### Instructions for the task
Please give the listing again in its entirety, exactly as written.

── Dataset section ──

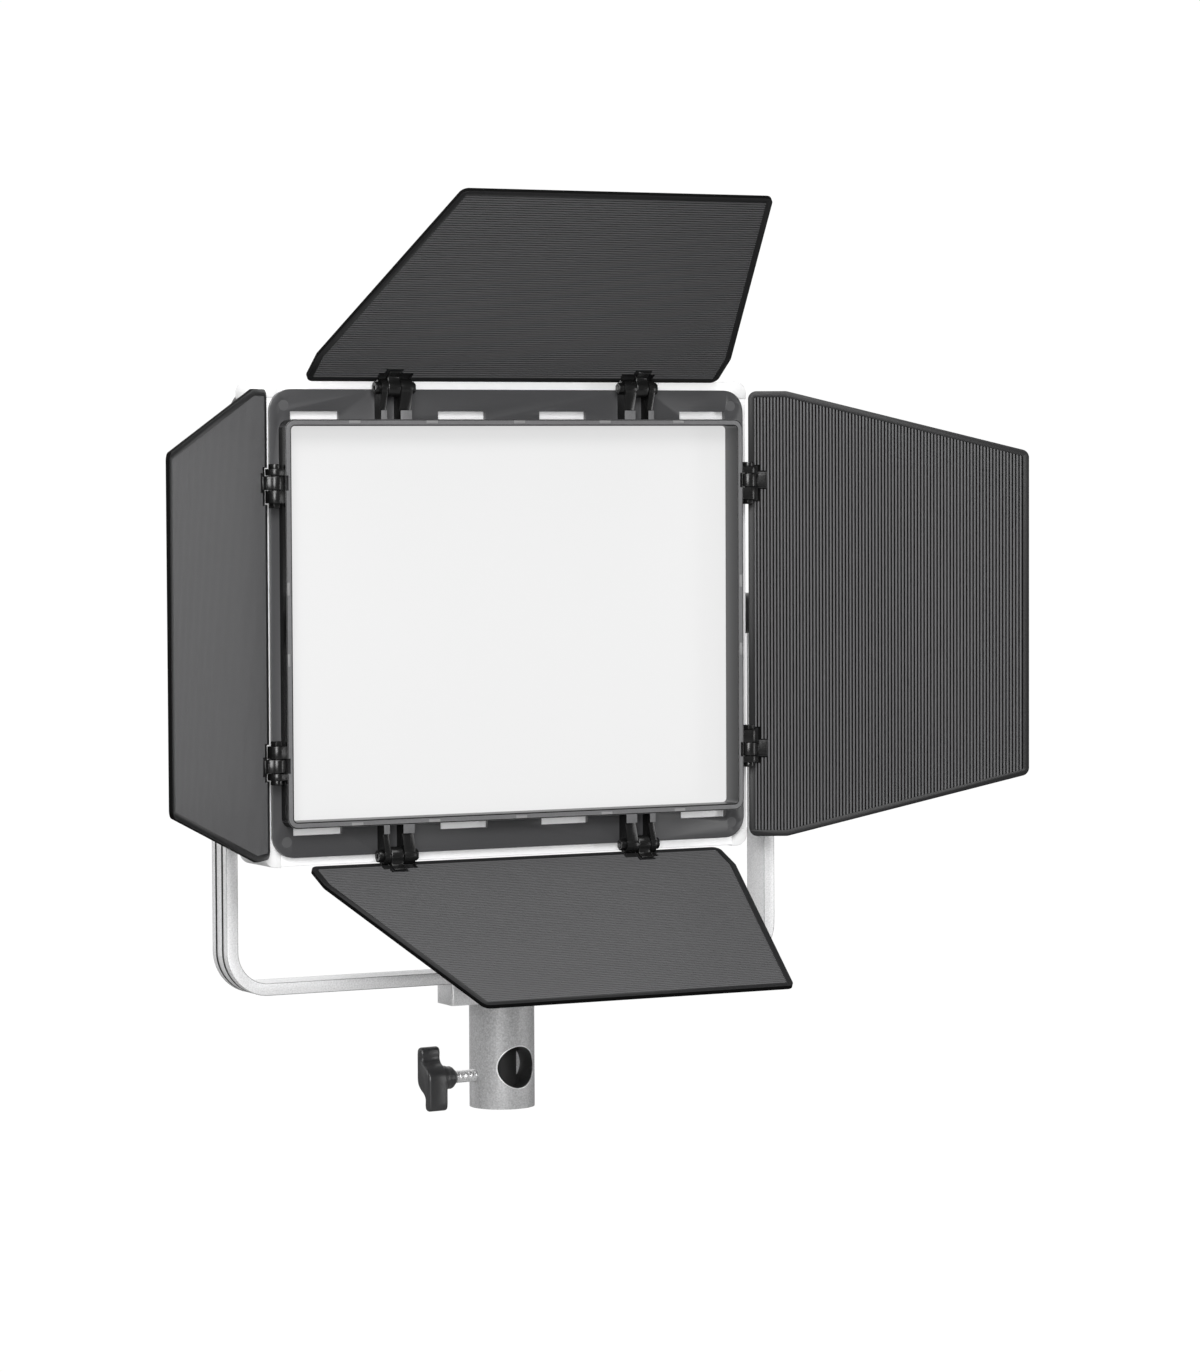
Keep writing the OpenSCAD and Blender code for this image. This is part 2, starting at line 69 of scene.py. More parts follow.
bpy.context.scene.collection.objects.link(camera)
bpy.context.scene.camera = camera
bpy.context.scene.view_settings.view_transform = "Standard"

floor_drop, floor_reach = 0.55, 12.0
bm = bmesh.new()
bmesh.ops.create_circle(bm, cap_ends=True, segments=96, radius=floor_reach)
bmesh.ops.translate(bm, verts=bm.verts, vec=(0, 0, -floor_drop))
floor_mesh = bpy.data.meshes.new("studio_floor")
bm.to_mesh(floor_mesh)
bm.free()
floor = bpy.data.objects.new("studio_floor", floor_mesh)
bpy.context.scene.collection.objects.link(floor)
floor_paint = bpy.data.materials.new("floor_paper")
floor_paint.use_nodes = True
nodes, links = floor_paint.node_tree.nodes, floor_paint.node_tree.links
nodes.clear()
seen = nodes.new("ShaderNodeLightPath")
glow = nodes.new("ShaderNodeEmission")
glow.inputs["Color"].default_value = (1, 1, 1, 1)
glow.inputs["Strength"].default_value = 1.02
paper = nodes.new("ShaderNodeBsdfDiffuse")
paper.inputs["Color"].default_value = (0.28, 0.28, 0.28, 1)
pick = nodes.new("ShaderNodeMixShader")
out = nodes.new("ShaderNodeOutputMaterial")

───

### Exercise answer
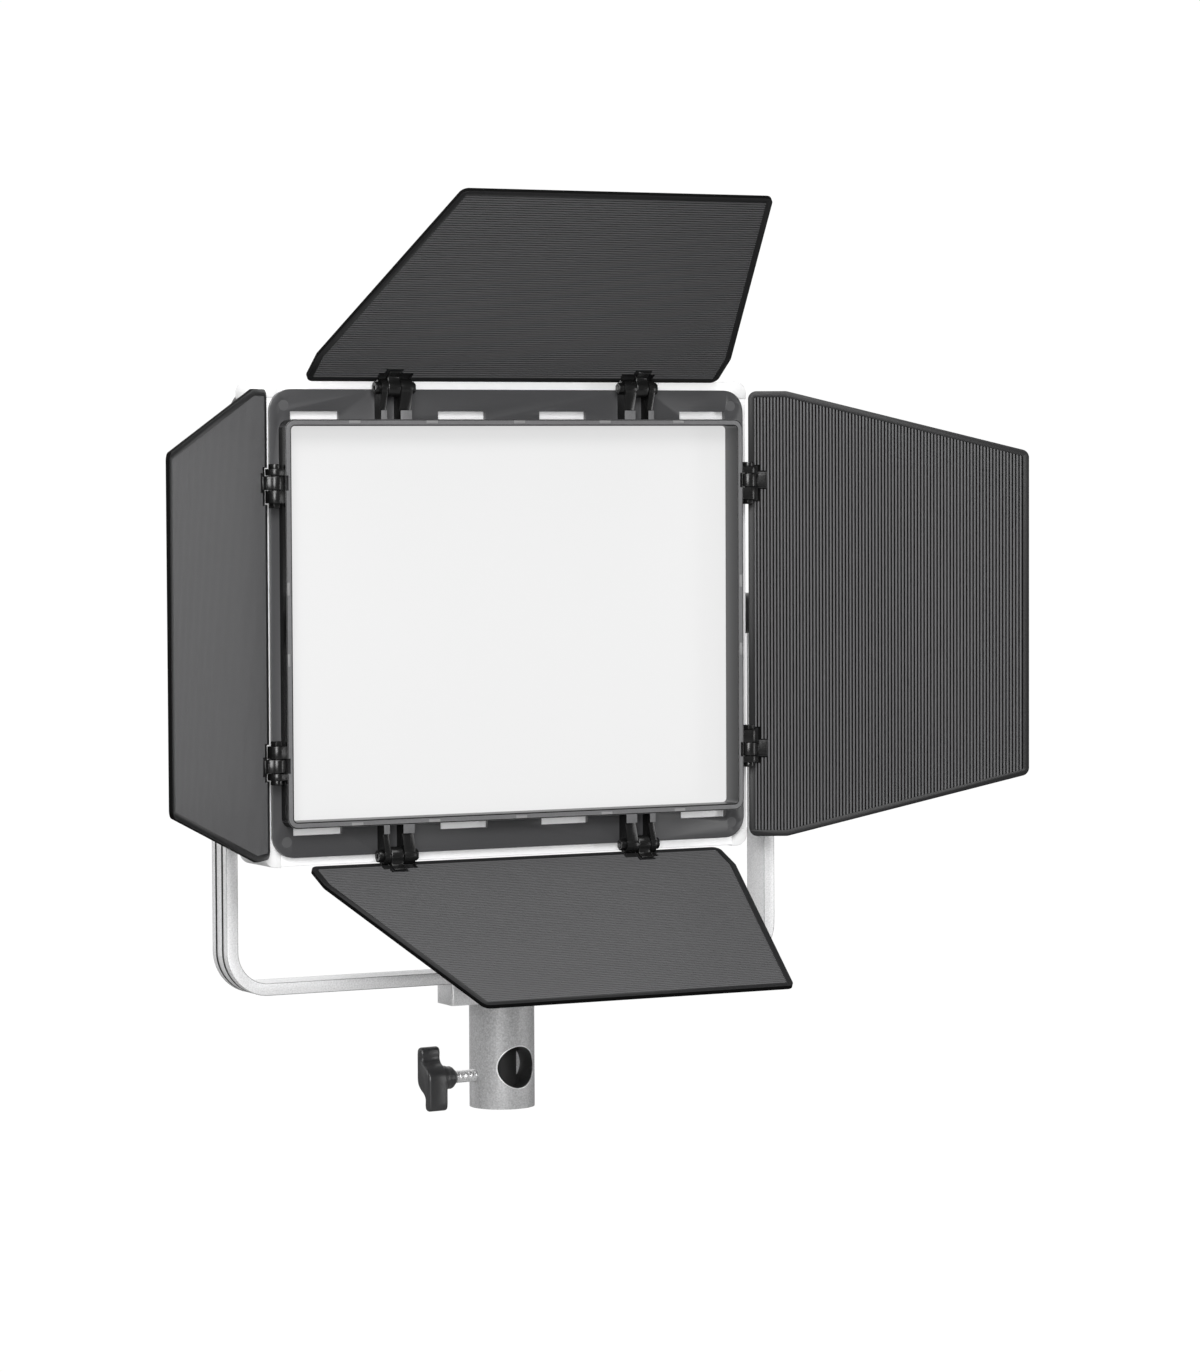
Keep writing the OpenSCAD and Blender code for this image. This is part 2, starting at line 69 of scene.py. More parts follow.
bpy.context.scene.collection.objects.link(camera)
bpy.context.scene.camera = camera
bpy.context.scene.view_settings.view_transform = "Standard"

floor_drop, floor_reach = 0.55, 12.0
bm = bmesh.new()
bmesh.ops.create_circle(bm, cap_ends=True, segments=96, radius=floor_reach)
bmesh.ops.translate(bm, verts=bm.verts, vec=(0, 0, -floor_drop))
floor_mesh = bpy.data.meshes.new("studio_floor")
bm.to_mesh(floor_mesh)
bm.free()
floor = bpy.data.objects.new("studio_floor", floor_mesh)
bpy.context.scene.collection.objects.link(floor)
floor_paint = bpy.data.materials.new("floor_paper")
floor_paint.use_nodes = True
nodes, links = floor_paint.node_tree.nodes, floor_paint.node_tree.links
nodes.clear()
seen = nodes.new("ShaderNodeLightPath")
glow = nodes.new("ShaderNodeEmission")
glow.inputs["Color"].default_value = (1, 1, 1, 1)
glow.inputs["Strength"].default_value = 1.02
paper = nodes.new("ShaderNodeBsdfDiffuse")
paper.inputs["Color"].default_value = (0.28, 0.28, 0.28, 1)
pick = nodes.new("ShaderNodeMixShader")
out = nodes.new("ShaderNodeOutputMaterial")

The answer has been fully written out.